Why do countries prefer a low exchange rate? Because it makes their export and import-competing industries more price competitive internationally.

This, by the way, explains why only those who buy imports - or go on overseas trips - are pleased to see the Aussie reaching parity with the greenback. Our farmers, manufacturers, tourist operators and education providers hate the idea.

So by how much has the supposed currency war overvalued the Aussie? Not much. We were up at about US92 before the war started and that was caused by our own "fundamentals": commodity prices the highest in a century, quite high interest rates by world standards and a rosy outlook for economic growth.

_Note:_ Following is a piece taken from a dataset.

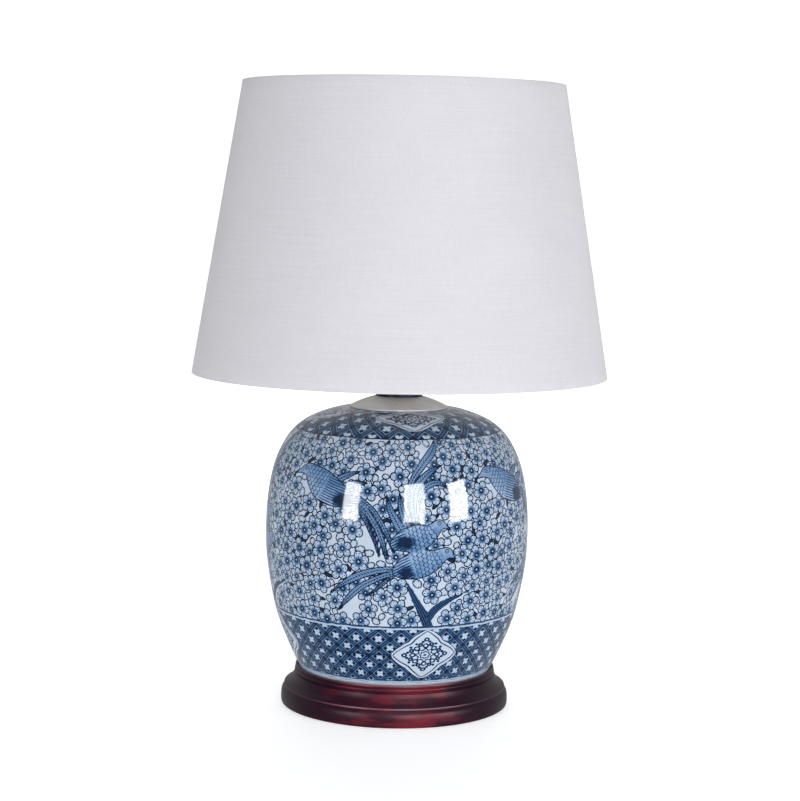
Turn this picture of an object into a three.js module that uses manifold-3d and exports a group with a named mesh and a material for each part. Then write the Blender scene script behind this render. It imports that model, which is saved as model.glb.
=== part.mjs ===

But even the difference between US92 and parity overstates the extent of any over-

valuation. Everyone focuses on our exchange rate with the US dollar, but the US accounts for less than 9 per cent of our two-way trade (exports plus imports).

The best way to judge what's happening is to look at changes in the Aussie's value against the "trade-weighted index" - a basket of the currencies of our 20 biggest trading partners, with each country's currency weighted according to its share of our two-way trade.

The annually revised weights, adopted this month, are: the yuan, 22.5 per cent (up 4 percentage points); yen, 15 per cent (down 2 points); the euro, 10 per cent; US dollar, 8.5 per cent; Korean won, 6 per cent and Indian rupee, 5 per cent. Then, in descending order: Thai baht, Singapore dollar, New Zealand dollar, British pound, Malaysian ringgit, Taiwan dollar and Indonesian rupiah etc.

Since September 10, we've risen by about 8 per cent against the greenback but only by 4 per cent against the TWI, partly because we've actually fallen by almost 3 per cent against the euro. This says we're not particularly overvalued relative to the fundamentals.

As long as countries merely fiddle with their currencies, it's not too terrible. It's if the currency war turns into a trade war - with the US Congress restricting Chinese imports and the Chinese retaliating - that we should worry.